Ministro das Comunicações no governo de Fernando Henrique Cardoso, Juarez Quadros afirma que a liberação de outorgas de retransmissão de TV é um ato “altamente discricionário”, apesar da necessidade de cumprimento de requisitos técnicos. Ele considera que as outorgas são influenciadas por aspectos políticos.
“Depende muito da orientação política de plantão. Ou seja, não é uma licitação em que alguém ganha por preço ou avaliação de condições técnicas. É a vontade do governo de plantão de liberar ou não, desde que esteja em conformidade com toda a regulação. O critério não é um critério muito técnico. É um critério mais político”, frisou.
O ex-ministro afirmou também que é comum uma maior quantidade de demandas da região do chefe da pasta. Contudo, pontuou que cabe ao ministério equilibrar as liberações. Segundo ele, quando chefiou o ministério, no início dos anos 2000, essa era uma orientação pessoal de FHC.

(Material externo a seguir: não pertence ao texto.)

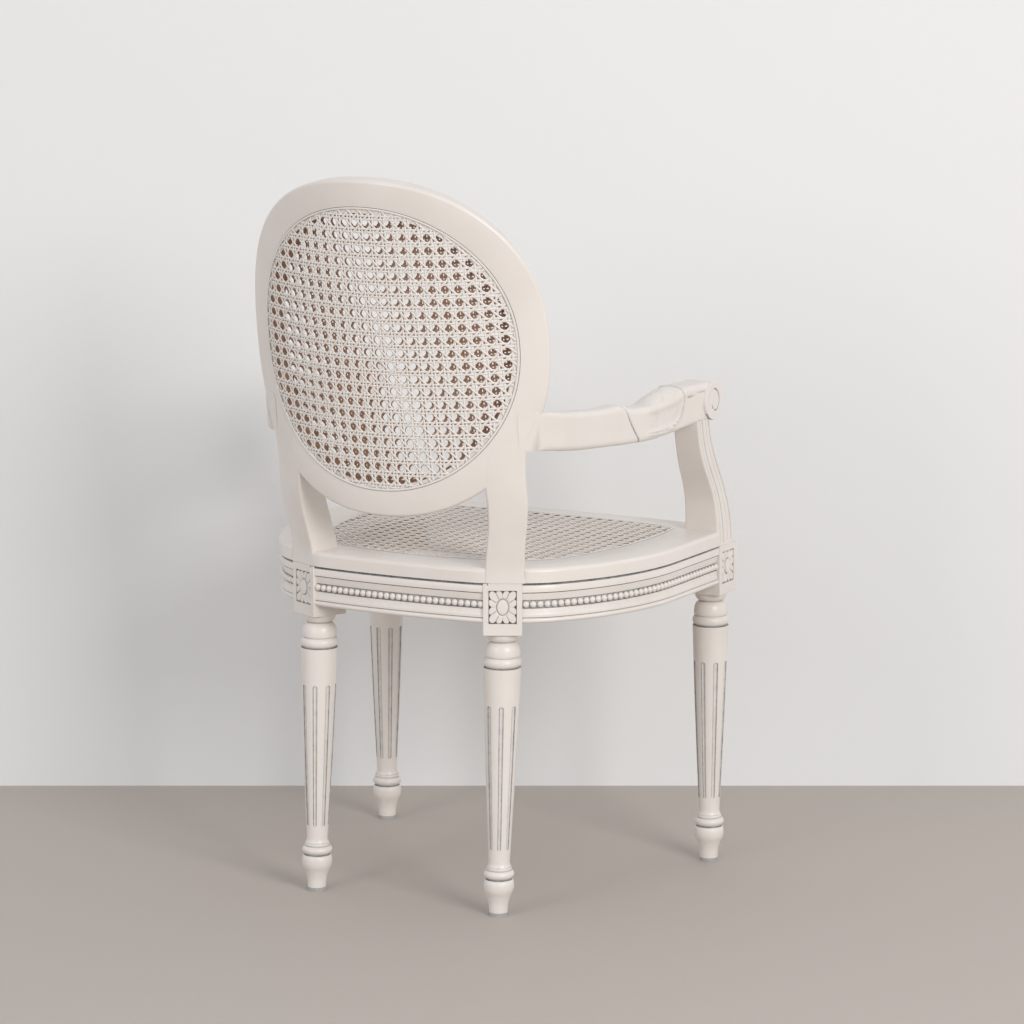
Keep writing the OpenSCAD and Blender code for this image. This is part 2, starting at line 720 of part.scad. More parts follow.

“Quando a autoridade é de um determinado estado, a demanda daquele estado se apresenta diante da autoridade de plantão. Mesmo sendo paraense, eu tratava de equilibrar isso para não ficar dando atenção a um determinado grupo, a um determinado estado. A orientação do próprio presidente da República era atender a todos desde que dentro da legislação fosse possível. Evitávamos concentrações”, comentou.
Os 31 municípios para onde a TV Difusora poderá ser retransmitida a partir de portarias do atual ministro somam cerca de 418 mil habitantes. Para efeito comparativo, Juscelino Filho foi eleito deputado federal com 142.419 votos. A candidata à Câmara mais votada pelos maranhenses foi Detinha (PL), com 161.206. O menos votado, Márcio Honaiser (PDT), teve 54.547.
Ex-senador diz que arrendou TV para aliado de Juscelino
A Difusora é a primeira emissora de TV do Maranhão. Fundada na década de 1960, já foi comandada pela família do ex-senador Edison Lobão (MDB-MA). O filho do ex-parlamentar, o ex-senador Edinho Lobão, contou ao Estadão que arrendou a rede para Weverton, em 2016, e depois a vendeu a Willer Tomaz, compadre do parlamentar.
“Depois de alguns eventos que ocorreram em São Luís, ele (Weverton) perdeu a capacidade de arrendamento e a emissora acabou sendo vendida para um amigo dele (Willer Tomaz)”, relatou.